*Provided material*.

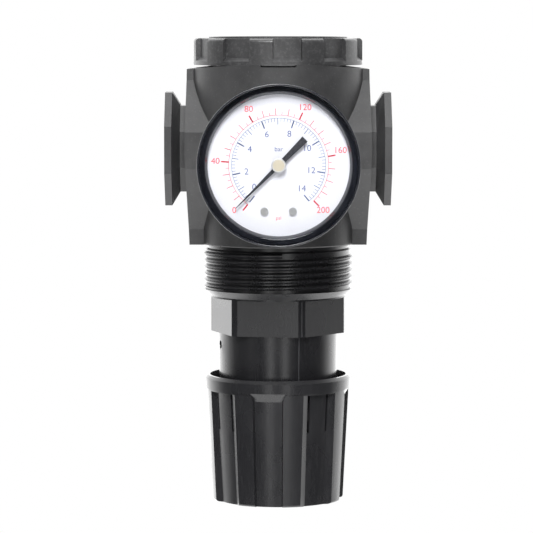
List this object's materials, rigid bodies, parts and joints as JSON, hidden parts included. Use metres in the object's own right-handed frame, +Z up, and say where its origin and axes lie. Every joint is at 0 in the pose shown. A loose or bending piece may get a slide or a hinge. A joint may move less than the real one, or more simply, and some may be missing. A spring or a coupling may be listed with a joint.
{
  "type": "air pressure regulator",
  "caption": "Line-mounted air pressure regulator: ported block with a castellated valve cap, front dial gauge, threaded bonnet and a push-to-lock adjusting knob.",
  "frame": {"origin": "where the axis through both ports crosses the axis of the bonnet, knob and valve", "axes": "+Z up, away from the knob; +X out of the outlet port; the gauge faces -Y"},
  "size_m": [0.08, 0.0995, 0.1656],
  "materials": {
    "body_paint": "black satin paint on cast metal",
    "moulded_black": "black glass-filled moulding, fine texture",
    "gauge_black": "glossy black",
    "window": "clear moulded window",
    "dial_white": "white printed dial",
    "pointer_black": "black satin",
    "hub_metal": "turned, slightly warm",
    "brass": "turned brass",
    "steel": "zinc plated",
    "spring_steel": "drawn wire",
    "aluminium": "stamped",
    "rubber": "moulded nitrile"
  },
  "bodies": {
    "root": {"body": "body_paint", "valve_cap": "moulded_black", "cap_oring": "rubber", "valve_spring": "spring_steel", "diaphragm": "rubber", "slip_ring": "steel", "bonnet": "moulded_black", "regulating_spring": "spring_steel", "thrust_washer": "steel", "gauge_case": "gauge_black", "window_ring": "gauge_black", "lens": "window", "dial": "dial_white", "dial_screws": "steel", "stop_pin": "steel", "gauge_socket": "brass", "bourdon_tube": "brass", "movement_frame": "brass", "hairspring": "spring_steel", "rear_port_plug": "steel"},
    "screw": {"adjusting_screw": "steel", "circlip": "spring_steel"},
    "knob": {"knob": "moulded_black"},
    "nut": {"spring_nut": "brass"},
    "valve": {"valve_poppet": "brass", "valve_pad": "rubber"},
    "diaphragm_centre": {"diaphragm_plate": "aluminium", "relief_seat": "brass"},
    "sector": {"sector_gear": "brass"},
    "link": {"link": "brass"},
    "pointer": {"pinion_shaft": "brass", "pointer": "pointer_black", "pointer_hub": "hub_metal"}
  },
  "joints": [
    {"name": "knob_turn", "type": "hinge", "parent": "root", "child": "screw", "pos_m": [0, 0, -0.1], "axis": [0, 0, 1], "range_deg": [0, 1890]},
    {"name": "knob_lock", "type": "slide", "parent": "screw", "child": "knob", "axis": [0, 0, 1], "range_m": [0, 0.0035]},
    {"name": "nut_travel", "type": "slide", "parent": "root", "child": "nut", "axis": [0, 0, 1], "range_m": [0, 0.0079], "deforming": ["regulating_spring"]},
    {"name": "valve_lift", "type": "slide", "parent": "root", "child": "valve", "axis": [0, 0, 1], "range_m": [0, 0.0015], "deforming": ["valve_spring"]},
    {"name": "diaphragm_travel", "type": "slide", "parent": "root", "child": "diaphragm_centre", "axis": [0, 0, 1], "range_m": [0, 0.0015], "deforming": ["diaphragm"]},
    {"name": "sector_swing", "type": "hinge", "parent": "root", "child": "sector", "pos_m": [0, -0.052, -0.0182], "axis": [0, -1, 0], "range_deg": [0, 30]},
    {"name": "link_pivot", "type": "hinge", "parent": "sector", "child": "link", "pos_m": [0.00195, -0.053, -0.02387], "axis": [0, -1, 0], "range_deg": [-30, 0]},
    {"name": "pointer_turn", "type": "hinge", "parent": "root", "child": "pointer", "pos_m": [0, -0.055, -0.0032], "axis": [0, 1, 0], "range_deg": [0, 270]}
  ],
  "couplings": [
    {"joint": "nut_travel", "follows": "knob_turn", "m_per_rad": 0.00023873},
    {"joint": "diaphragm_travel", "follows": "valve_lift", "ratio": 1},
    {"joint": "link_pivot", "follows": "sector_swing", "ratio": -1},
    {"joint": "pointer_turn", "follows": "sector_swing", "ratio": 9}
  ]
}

*Given exercise*.
Output all of the material, please, exactly as it stands.

*Expected answer*.
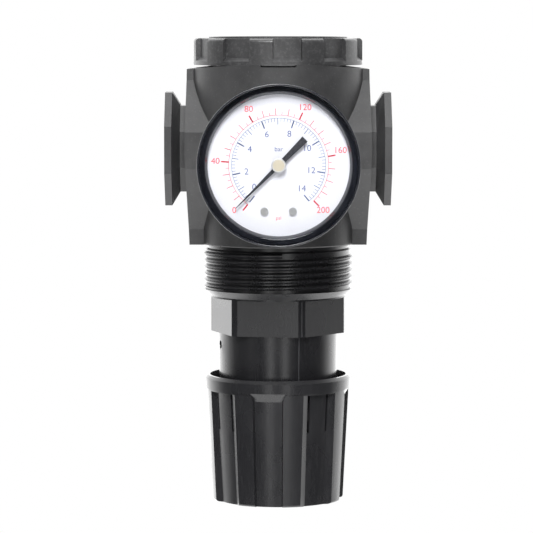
List this object's materials, rigid bodies, parts and joints as JSON, hidden parts included. Use metres in the object's own right-handed frame, +Z up, and say where its origin and axes lie. Every joint is at 0 in the pose shown. A loose or bending piece may get a slide or a hinge. A joint may move less than the real one, or more simply, and some may be missing. A spring or a coupling may be listed with a joint.
{
  "type": "air pressure regulator",
  "caption": "Line-mounted air pressure regulator: ported block with a castellated valve cap, front dial gauge, threaded bonnet and a push-to-lock adjusting knob.",
  "frame": {"origin": "where the axis through both ports crosses the axis of the bonnet, knob and valve", "axes": "+Z up, away from the knob; +X out of the outlet port; the gauge faces -Y"},
  "size_m": [0.08, 0.0995, 0.1656],
  "materials": {
    "body_paint": "black satin paint on cast metal",
    "moulded_black": "black glass-filled moulding, fine texture",
    "gauge_black": "glossy black",
    "window": "clear moulded window",
    "dial_white": "white printed dial",
    "pointer_black": "black satin",
    "hub_metal": "turned, slightly warm",
    "brass": "turned brass",
    "steel": "zinc plated",
    "spring_steel": "drawn wire",
    "aluminium": "stamped",
    "rubber": "moulded nitrile"
  },
  "bodies": {
    "root": {"body": "body_paint", "valve_cap": "moulded_black", "cap_oring": "rubber", "valve_spring": "spring_steel", "diaphragm": "rubber", "slip_ring": "steel", "bonnet": "moulded_black", "regulating_spring": "spring_steel", "thrust_washer": "steel", "gauge_case": "gauge_black", "window_ring": "gauge_black", "lens": "window", "dial": "dial_white", "dial_screws": "steel", "stop_pin": "steel", "gauge_socket": "brass", "bourdon_tube": "brass", "movement_frame": "brass", "hairspring": "spring_steel", "rear_port_plug": "steel"},
    "screw": {"adjusting_screw": "steel", "circlip": "spring_steel"},
    "knob": {"knob": "moulded_black"},
    "nut": {"spring_nut": "brass"},
    "valve": {"valve_poppet": "brass", "valve_pad": "rubber"},
    "diaphragm_centre": {"diaphragm_plate": "aluminium", "relief_seat": "brass"},
    "sector": {"sector_gear": "brass"},
    "link": {"link": "brass"},
    "pointer": {"pinion_shaft": "brass", "pointer": "pointer_black", "pointer_hub": "hub_metal"}
  },
  "joints": [
    {"name": "knob_turn", "type": "hinge", "parent": "root", "child": "screw", "pos_m": [0, 0, -0.1], "axis": [0, 0, 1], "range_deg": [0, 1890]},
    {"name": "knob_lock", "type": "slide", "parent": "screw", "child": "knob", "axis": [0, 0, 1], "range_m": [0, 0.0035]},
    {"name": "nut_travel", "type": "slide", "parent": "root", "child": "nut", "axis": [0, 0, 1], "range_m": [0, 0.0079], "deforming": ["regulating_spring"]},
    {"name": "valve_lift", "type": "slide", "parent": "root", "child": "valve", "axis": [0, 0, 1], "range_m": [0, 0.0015], "deforming": ["valve_spring"]},
    {"name": "diaphragm_travel", "type": "slide", "parent": "root", "child": "diaphragm_centre", "axis": [0, 0, 1], "range_m": [0, 0.0015], "deforming": ["diaphragm"]},
    {"name": "sector_swing", "type": "hinge", "parent": "root", "child": "sector", "pos_m": [0, -0.052, -0.0182], "axis": [0, -1, 0], "range_deg": [0, 30]},
    {"name": "link_pivot", "type": "hinge", "parent": "sector", "child": "link", "pos_m": [0.00195, -0.053, -0.02387], "axis": [0, -1, 0], "range_deg": [-30, 0]},
    {"name": "pointer_turn", "type": "hinge", "parent": "root", "child": "pointer", "pos_m": [0, -0.055, -0.0032], "axis": [0, 1, 0], "range_deg": [0, 270]}
  ],
  "couplings": [
    {"joint": "nut_travel", "follows": "knob_turn", "m_per_rad": 0.00023873},
    {"joint": "diaphragm_travel", "follows": "valve_lift", "ratio": 1},
    {"joint": "link_pivot", "follows": "sector_swing", "ratio": -1},
    {"joint": "pointer_turn", "follows": "sector_swing", "ratio": 9}
  ]
}